■ Raw records
···
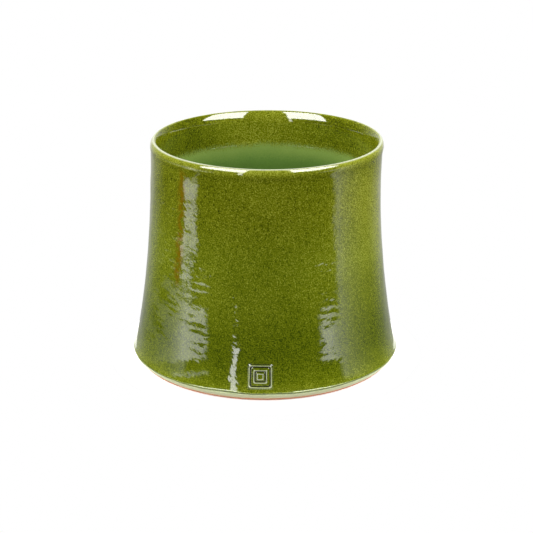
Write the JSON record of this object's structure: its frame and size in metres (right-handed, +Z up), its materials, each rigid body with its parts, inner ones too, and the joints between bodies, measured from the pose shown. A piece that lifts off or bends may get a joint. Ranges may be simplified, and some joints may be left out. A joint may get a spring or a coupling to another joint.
{
  "type": "glazed terracotta cover pot",
  "caption": "Round glazed terracotta cover pot with a thin rounded lip, a nearly straight wall that flares to a wide base, and a bare foot ring.",
  "frame": {"origin": "on the pot's axis, at the bottom of the foot ring", "axes": "+Z up along the pot's axis, -Y to the front where the seal tile is, +X to the right of someone facing the front"},
  "size_m": [0.2386, 0.2386, 0.2],
  "materials": {
    "terracotta": "matte",
    "slip": "satin",
    "olive_glaze": "gloss",
    "green_lining": "satin"
  },
  "bodies": {
    "root": {"clay_body": "terracotta", "slip_coat": "slip", "outer_glaze": "olive_glaze", "inner_glaze": "green_lining", "seal_tile": "olive_glaze"}
  },
  "joints": []
}
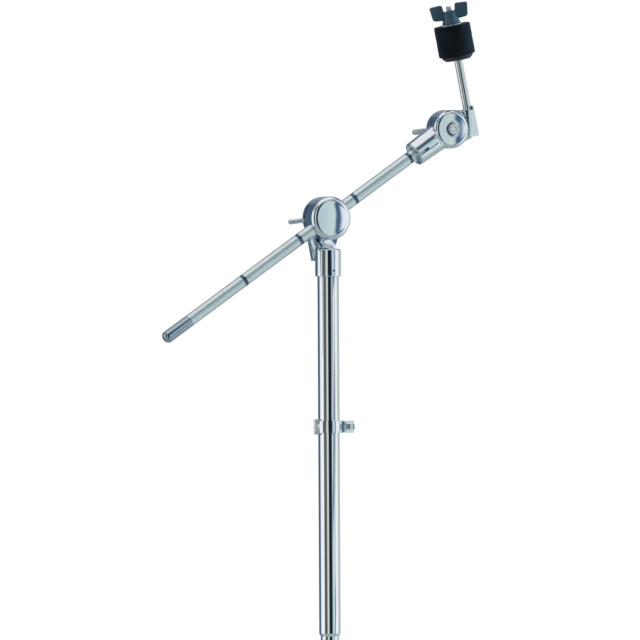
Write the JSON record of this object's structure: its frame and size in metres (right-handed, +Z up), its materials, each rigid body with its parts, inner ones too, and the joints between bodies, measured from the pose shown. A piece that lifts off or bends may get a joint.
···
■ GIVEN PROBLEM
The records above should be repeated in full, exactly as given.

■ CORRECT ANSWER
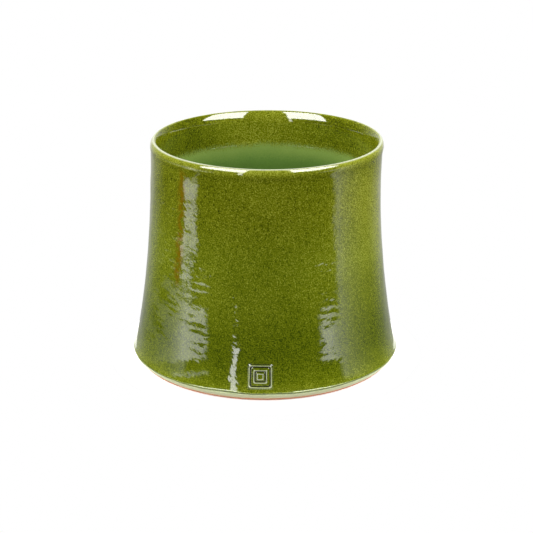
Write the JSON record of this object's structure: its frame and size in metres (right-handed, +Z up), its materials, each rigid body with its parts, inner ones too, and the joints between bodies, measured from the pose shown. A piece that lifts off or bends may get a joint. Ranges may be simplified, and some joints may be left out. A joint may get a spring or a coupling to another joint.
{
  "type": "glazed terracotta cover pot",
  "caption": "Round glazed terracotta cover pot with a thin rounded lip, a nearly straight wall that flares to a wide base, and a bare foot ring.",
  "frame": {"origin": "on the pot's axis, at the bottom of the foot ring", "axes": "+Z up along the pot's axis, -Y to the front where the seal tile is, +X to the right of someone facing the front"},
  "size_m": [0.2386, 0.2386, 0.2],
  "materials": {
    "terracotta": "matte",
    "slip": "satin",
    "olive_glaze": "gloss",
    "green_lining": "satin"
  },
  "bodies": {
    "root": {"clay_body": "terracotta", "slip_coat": "slip", "outer_glaze": "olive_glaze", "inner_glaze": "green_lining", "seal_tile": "olive_glaze"}
  },
  "joints": []
}
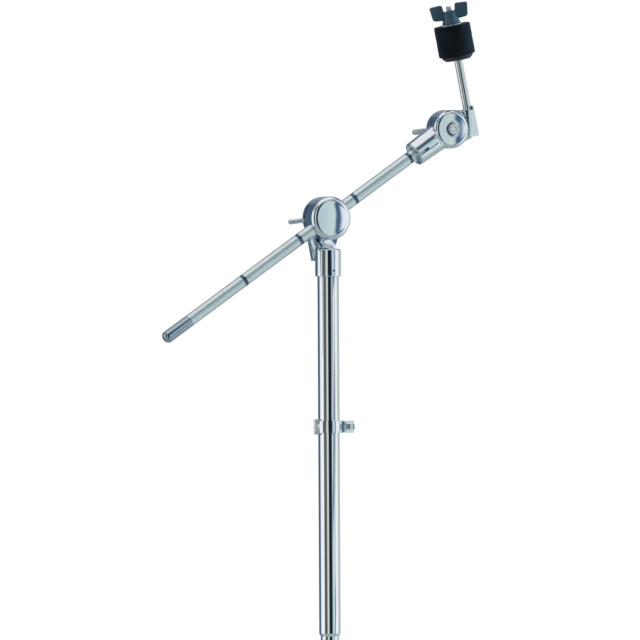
Write the JSON record of this object's structure: its frame and size in metres (right-handed, +Z up), its materials, each rigid body with its parts, inner ones too, and the joints between bodies, measured from the pose shown. A piece that lifts off or bends may get a joint.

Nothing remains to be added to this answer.